Aquel crío, cada vez que pasaba por el chollo que había en la calle de la Paloma, se quedaba embobado mirando lo que él llamaba 'un cargaíllo'. No era otra cosa que un remolque de coches, pero le fascinaba. Ya fuera yendo con sus abuelos o con sus padres, los hacía pararse en el escaparate, e incluso pasar a verlo: «Si eres bueno, tendrás el 'cargaíllo'», le dijeron. Los coches, con vinilos de competición, pasaron a ocupar sus sueños y sus anhelos. Tenía una alfombra con una ciudad pintada, y en su cabeza descargaba el remolque y los hacía circular por ella. Si quería correr, despendolado de los adultos, pensaba en el 'cargaíllo'. Si quería enredar por casa, lo mismo. Y entonces sus anhelos se hicieron presente en aquella Navidad de las postrimerías de los noventa. Fue feliz, y jugó con él disfrutando casi tanto como lo hizo con la espera, con los sueños. Porque hubo una época en la que se soñaba y se disfrutaba la espera por lo que se anhelaba. Luego ese crío fue consciente de los sacrificios que había detrás de aquellas esperas.
Hoy, aquel 'cargaíllo' es probable que no tuviere cabida a los pies del árbol. O si la tuviere, no tendría ese significado. En una era donde la inmediatez y la modernidad líquida se han hecho fuertes, donde todo es hedonismo y nihilismo, la Navidad se erige como salvaguarda de una vida que, en algunos ámbitos, ya fue. Relataba el escritor y periodista Antonio García Barbeito hace unos días que «la Navidad es una cruel contadora de ausencias», porque las sillas vacías en una familia en Navidad duelen, y se clavan en el alma con un aluvión de recuerdos, de olores, sonidos y gestos. Hablan los portugueses de saudade, que anda a caballo entre la nostalgia y la melancolía, y un poco hay en la Navidad. Y más cuando el mundo cambia tan rápido y la sociedad se encuentra inmersa en una vorágine capitalista y consumista, exportando costumbres que se hacen tradición en un año. Habrase visto.
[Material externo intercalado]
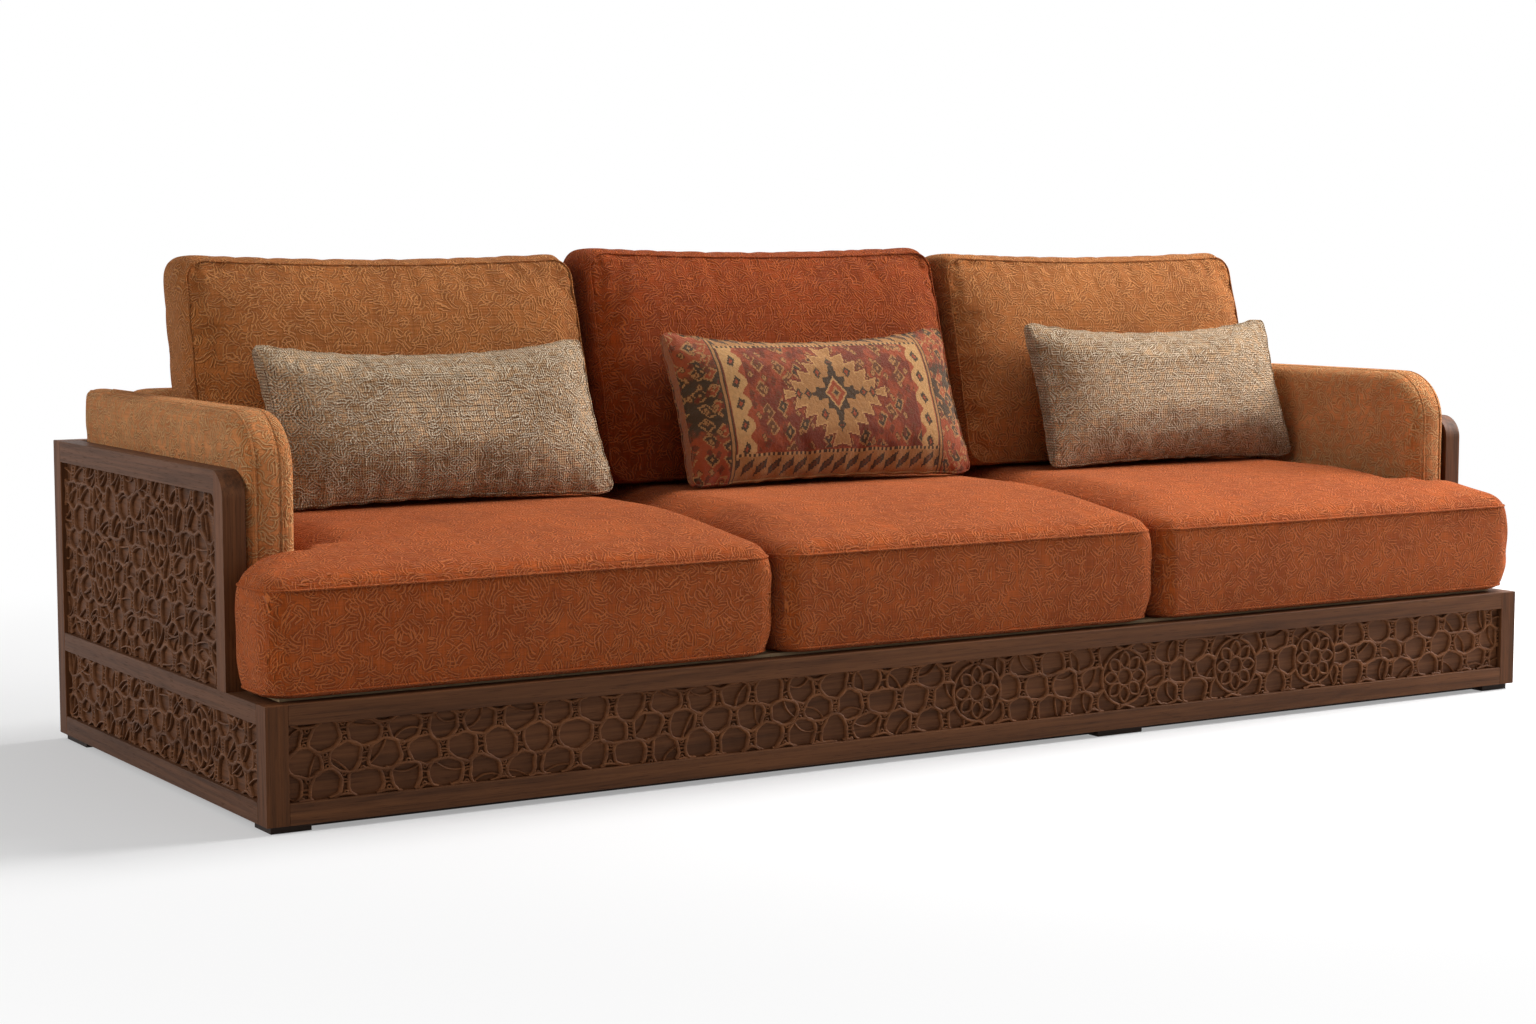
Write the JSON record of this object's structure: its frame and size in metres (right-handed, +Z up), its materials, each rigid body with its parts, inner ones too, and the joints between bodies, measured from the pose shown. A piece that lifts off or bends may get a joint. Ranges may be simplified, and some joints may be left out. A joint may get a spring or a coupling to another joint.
{
  "type": "sofa",
  "caption": "Long banquette sofa with a carved walnut plinth and arm frames, a padded arm and back wrap, loose seat and back cushions and lumbar pillows",
  "frame": {"origin": "on the floor, under the middle of the overall width and depth", "axes": "+X to the right end as seen from the front, +Y from the front rail towards the back frame, +Z up"},
  "size_m": [2.72, 1.015, 0.9043],
  "materials": {
    "walnut": "satin oiled walnut with fine straight grain",
    "carved_walnut": "satin oiled walnut, carved",
    "walnut_board": "satin oiled walnut board",
    "inner_timber": "unfinished softwood and plywood",
    "dark_foot": "dark stained wood",
    "caramel_chenille": "caramel chenille with an embossed squiggle relief",
    "rust_chenille": "rust velvet chenille with an embossed squiggle relief",
    "rust_back_chenille": "rust velvet chenille with an embossed squiggle relief",
    "tan_chenille": "tan chenille with an embossed squiggle relief",
    "taupe_weave": "taupe chunky weave with a raised squiggle relief",
    "kilim_weave": "flat rug weave in rust, tan, cream and charcoal"
  },
  "bodies": {
    "frame": {"front_left_post": "walnut", "front_right_post": "walnut", "rear_left_post": "walnut", "rear_right_post": "walnut", "front_top_rail": "walnut", "front_bottom_rail": "walnut", "front_board": "walnut_board", "front_fret": "carved_walnut", "left_base_top_rail": "walnut", "left_base_bottom_rail": "walnut", "left_base_board": "walnut_board", "left_base_fret": "carved_walnut", "right_base_top_rail": "walnut", "right_base_bottom_rail": "walnut", "right_base_board": "walnut_board", "right_base_fret": "carved_walnut", "back_mid_rail": "walnut", "back_bottom_rail": "walnut", "back_base_board": "walnut_board", "left_arm_stile": "walnut", "left_arm_top_rail": "walnut", "left_arm_board": "walnut_board", "left_arm_fret": "carved_walnut", "right_arm_stile": "walnut", "right_arm_top_rail": "walnut", "right_arm_board": "walnut_board", "right_arm_fret": "carved_walnut", "back_top_rail": "walnut", "back_left_muntin": "walnut", "back_right_muntin": "walnut", "back_board": "walnut_board", "front_bearer": "inner_timber", "rear_bearer": "inner_timber", "left_bearer": "inner_timber", "right_bearer": "inner_timber", "left_cross_bearer": "inner_timber", "middle_cross_bearer": "inner_timber", "right_cross_bearer": "inner_timber", "left_deck": "inner_timber", "middle_deck": "inner_timber", "right_deck": "inner_timber", "front_left_foot": "dark_foot", "front_right_foot": "dark_foot", "rear_left_foot": "dark_foot", "rear_right_foot": "dark_foot", "front_middle_foot": "dark_foot", "rear_middle_foot": "dark_foot", "front_toe_strip": "dark_foot", "left_arm_pad": "caramel_chenille", "right_arm_pad": "caramel_chenille", "back_pad": "caramel_chenille"},
    "left_seat": {"left_seat_cushion": "rust_chenille"},
    "left_back": {"left_back_cushion": "tan_chenille"},
    "left_lumbar": {"left_pillow": "taupe_weave"},
    "middle_seat": {"middle_seat_cushion": "rust_chenille"},
    "middle_back": {"middle_back_cushion": "rust_back_chenille"},
    "middle_lumbar": {"middle_pillow": "kilim_weave"},
    "right_seat": {"right_seat_cushion": "rust_chenille"},
    "right_back": {"right_back_cushion": "tan_chenille"},
    "right_lumbar": {"right_pillow": "taupe_weave"}
  },
  "joints": [
    {"name": "left_seat_lift", "type": "slide", "parent": "frame", "child": "left_seat", "axis": [0, 0, 1], "range_m": [0, 0.25]},
    {"name": "left_back_lift", "type": "slide", "parent": "left_seat", "child": "left_back", "axis": [0, 0.2588, 0.9659], "range_m": [0, 0.3]},
    {"name": "left_pillow_lift", "type": "slide", "parent": "left_seat", "child": "left_lumbar", "axis": [0, -0.5, 0.866], "range_m": [0, 0.25]},
    {"name": "middle_seat_lift", "type": "slide", "parent": "frame", "child": "middle_seat", "axis": [0, 0, 1], "range_m": [0, 0.25]},
    {"name": "middle_back_lift", "type": "slide", "parent": "middle_seat", "child": "middle_back", "axis": [0, 0.2588, 0.9659], "range_m": [0, 0.3]},
    {"name": "middle_pillow_lift", "type": "slide", "parent": "middle_seat", "child": "middle_lumbar", "axis": [0, -0.5, 0.866], "range_m": [0, 0.25]},
    {"name": "right_seat_lift", "type": "slide", "parent": "frame", "child": "right_seat", "axis": [0, 0, 1], "range_m": [0, 0.25]},
    {"name": "right_back_lift", "type": "slide", "parent": "right_seat", "child": "right_back", "axis": [0, 0.2588, 0.9659], "range_m": [0, 0.3]},
    {"name": "right_pillow_lift", "type": "slide", "parent": "right_seat", "child": "right_lumbar", "axis": [0, -0.5, 0.866], "range_m": [0, 0.25]}
  ]
}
En la actualidad, además del castañero, de belenes, del carrusel y otras tantas cosas, las calles se llenan de niños vestidos de árboles, elfos y renos, de los personajes de Frozen o de la Patrulla Canina, pero... ¿Qué fue de los pastorcitos, los romanos y hasta de los entrañables disfraces del buey y la mula? En el afán por abrazar una globalización que se demuestra cada día meramente superficial, se han arrinconado las tradiciones locales, esas que conectaban a la sociedad con su historia y sus valores culturales y morales. La magia, el misterio de la Navidad no está en lo que se importa de fuera, sino en lo que surge de las raíces. Sería complicado que un niño de ahora viviera ese idilio con un juguete tan simple, pero tan simbólico, como fue aquel 'cargaíllo'.
Ese niño ahora se sienta a la mesa en los días señalados de la Navidad, con la barba canosa y menos pelo, y ve que hay muchas sillas vacías, sobre todo las de aquellos que, además de llenar el 'cargaíllo' de coches de juguete, también lo llenaron de sueños, y le enseñaron las lecciones que no olvidará nunca, que no son otras que las del amor, porque es «la herramienta más poderosa del mundo, niño». Y en las cañas de la tarde de Nochebuena la tiranía de la ausencia se hace dura cuando piensa que uno de su quinta, con el que se batió el cobre tantos años cuando eran chavales, ya no está. Pero en las largas sobremesas que se viven en estas fechas, entre villancicos, licores y turrones alrededor de la lumbre, esboza una sonrisa y se siente afortunado por el camino y por saber valorar la espera y el sacrificio.
En el paseo a la misa del Gallo siempre observa la quietud que empieza a tener la ciudad a esa hora, y mira por las ventanas, algunas adornadas con guirnaldas, Reyes Magos que trepan o un árbol de Navidad iluminado, y se queda igual de embobado que cuando miraba el escaparate del chollo, imaginando cómo serán las cenas en esas casas, cuáles serán sus historias, sus ausencias y, sobre todo, qué soñarán sus niños. Porque él soñó entonces, y lo sigue haciendo ahora. A veces, se sorprende a sí mismo esperando a que lleguen a la mesa y se sienten en su silla los que ya no están, lo miren y le digan: «Si eres bueno, tendrás 'el cargaíllo'».